__INFORMATION SUPPLIED__:
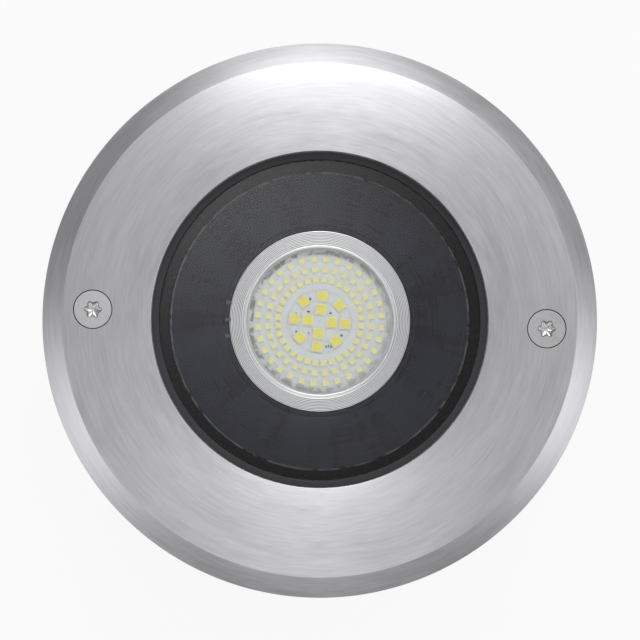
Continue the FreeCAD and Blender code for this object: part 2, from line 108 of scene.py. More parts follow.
class Graph:
    """A node tree with short ways of adding to it."""

    def __init__(self, tree: bpy.types.NodeTree) -> None:
        """Empty the tree and keep it."""
        self.tree = tree
        tree.nodes.clear()

    def feed(self, socket: bpy.types.NodeSocket, value: object) -> None:
        """Link a wire to a socket, or set the socket's own value.

        Args:
            socket: the input to fill.
            value: a wire, a number, a colour, a vector or a data block.
        """
        if isinstance(value, Wire):
            self.tree.links.new(value.socket, socket)
        else:
            socket.default_value = value

    def node(self, kind: str, settings: dict | None = None, sockets: dict | None = None) -> bpy.types.Node:
        """Add a node: its settings first, then its sockets.

        Args:
            kind: the node's type.
            settings: attributes by name; stops holds a ramp's places and colours.
            sockets: values or wires by input name or number.

        Returns:
            The node.
        """
        node = self.tree.nodes.new(kind)
        for key, value in (settings or {}).items():
            if key == "stops":
                self.set_stops(node.color_ramp, value)
            else:
                setattr(node, key, value)
        for key, value in (sockets or {}).items():
            self.feed(node.inputs[key], value)
        return node

    @staticmethod
    def set_stops(ramp: bpy.types.ColorRamp, stops: list[tuple[float, Colour]]) -> None:
        """Give a ramp its stops."""
        while len(ramp.elements) < len(stops):
            ramp.elements.new(1.0)
        for element, (place, colour) in zip(ramp.elements, stops):
            element.position = place
            element.color = (*colour, 1.0)

    def out(self, kind: str, output: str | int, settings: dict | None = None,
            sockets: dict | None = None) -> Wire:
        """Add a node and return one of its outputs.

        Args:
            kind: the node's type.
            output: the output's name or number.
            settings: attributes by name.
            sockets: values or wires by input name or number.

        Returns:
            The output as a wire.
        """
        return Wire(self, self.node(kind, settings, sockets).outputs[output])

    def maths(self, operation: str, *values: Number, clamp: bool = False) -> Wire:
        """Add a Math node.

        Args:
            operation: what it works out.
            values: its inputs in order.
            clamp: True holds the result between 0 and 1.

        Returns:
            The result.
        """
        settings = {"operation": operation, "use_clamp": clamp}
        return self.out("ShaderNodeMath", 0, settings, dict(enumerate(values)))

    def vector(self, x: Number, y: Number, z: Number) -> Wire:
        """Three numbers as a vector."""
        return self.out("ShaderNodeCombineXYZ", 0, None, {0: x, 1: y, 2: z})

    def parts(self, vector: Wire) -> tuple[Wire, Wire, Wire]:
        """A vector's three numbers."""
        node = self.node("ShaderNodeSeparateXYZ", None, {0: vector})
        return Wire(self, node.outputs[0]), Wire(self, node.outputs[1]), Wire(self, node.outputs[2])

    def blended(self, factor: Number, low: object, high: object) -> Wire:
        """Two colours mixed.

        Args:
            factor: 0 gives low, 1 gives high.
            low: a wire or a plain colour.
            high: a wire or a plain colour.

        Returns:
            The mixed colour.
        """
        def full(value: object) -> object:
            """A plain colour with its alpha."""
            return value if isinstance(value, Wire) else (*value, 1.0)
        return self.out("ShaderNodeMix", 2, {"data_type": "RGBA", "clamp_factor": True},
                        {0: factor, 6: full(low), 7: full(high)})

    def place(self) -> Wire:
        """The point's place on the piece."""
        return self.out("ShaderNodeTexCoord", "Object")

    def polar(self, axis_x_mm: float = 0.0) -> Polar:
        """The point's place round the Z axis, or round a pair of axes at either side of it."""
        x, y, z = self.parts(self.place())
        if axis_x_mm:
            x = self.maths("ABSOLUTE", x) - axis_x_mm * MM
        radius = self.maths("SQRT", x * x + y * y + ON_AXIS * ON_AXIS)
        return Polar(radius, x / radius, y / radius, z)

    def noise(self, vector: Wire, scale: float, detail: float = 2.0, rough: float = 0.5) -> Wire:
        """Cloudy pattern between 0 and 1.

        Args:
            vector: where it is read.
            scale: how fine it is, per metre of the vector.
            detail: how many finer layers it has.
            rough: how strong those are.

        Returns:
            The pattern.
        """
        return self.out("ShaderNodeTexNoise", 0, None,
                        {"Vector": vector, "Scale": scale, "Detail": detail, "Roughness": rough})

    def bump(self, height: Wire, depth_mm: float, strength: float = 1.0) -> Wire:
        """Relief as a bent normal.

        Args:
            height: the relief between 0 and 1.
            depth_mm: how deep 1 is.
            strength: how much of it shows.

        Returns:
            The normal.
        """
        return self.out("ShaderNodeBump", 0, None,
                        {"Height": height, "Distance": depth_mm * MM, "Strength": strength})

    def surface(self, sockets: dict) -> Wire:
        """The main shader with its sockets filled."""
        return self.out("ShaderNodeBsdfPrincipled", 0, None, sockets)

    def show(self, shader: Wire) -> None:
        """Make a shader the material's surface."""
        self.node("ShaderNodeOutputMaterial", None, {"Surface": shader})

    def ray(self, *kinds: str) -> Wire:
        """1 for rays of any of the named kinds."""
        node = self.node("ShaderNodeLightPath")
        found = Wire(self, node.outputs[kinds[0]])
        for kind in kinds[1:]:
            found = self.maths("MAXIMUM", found, Wire(self, node.outputs[kind]))
        return found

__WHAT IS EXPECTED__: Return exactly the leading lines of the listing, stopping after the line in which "return node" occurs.

__RESULT OF THIS EXERCISE__:
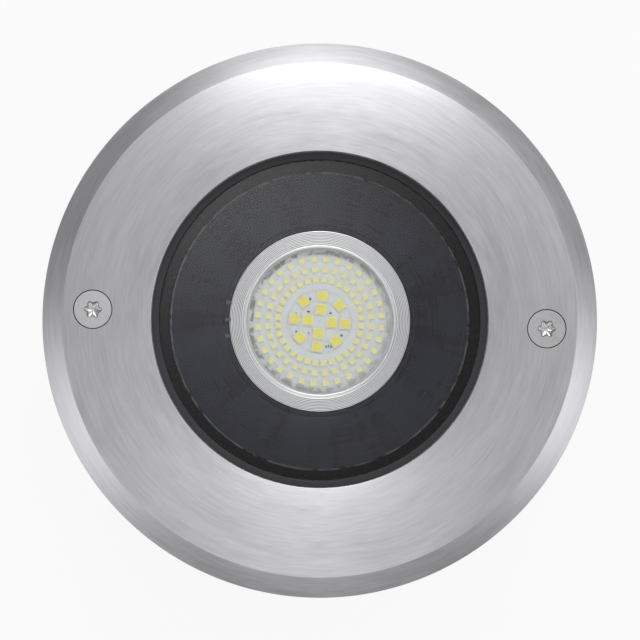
Continue the FreeCAD and Blender code for this object: part 2, from line 108 of scene.py. More parts follow.
class Graph:
    """A node tree with short ways of adding to it."""

    def __init__(self, tree: bpy.types.NodeTree) -> None:
        """Empty the tree and keep it."""
        self.tree = tree
        tree.nodes.clear()

    def feed(self, socket: bpy.types.NodeSocket, value: object) -> None:
        """Link a wire to a socket, or set the socket's own value.

        Args:
            socket: the input to fill.
            value: a wire, a number, a colour, a vector or a data block.
        """
        if isinstance(value, Wire):
            self.tree.links.new(value.socket, socket)
        else:
            socket.default_value = value

    def node(self, kind: str, settings: dict | None = None, sockets: dict | None = None) -> bpy.types.Node:
        """Add a node: its settings first, then its sockets.

        Args:
            kind: the node's type.
            settings: attributes by name; stops holds a ramp's places and colours.
            sockets: values or wires by input name or number.

        Returns:
            The node.
        """
        node = self.tree.nodes.new(kind)
        for key, value in (settings or {}).items():
            if key == "stops":
                self.set_stops(node.color_ramp, value)
            else:
                setattr(node, key, value)
        for key, value in (sockets or {}).items():
            self.feed(node.inputs[key], value)
        return node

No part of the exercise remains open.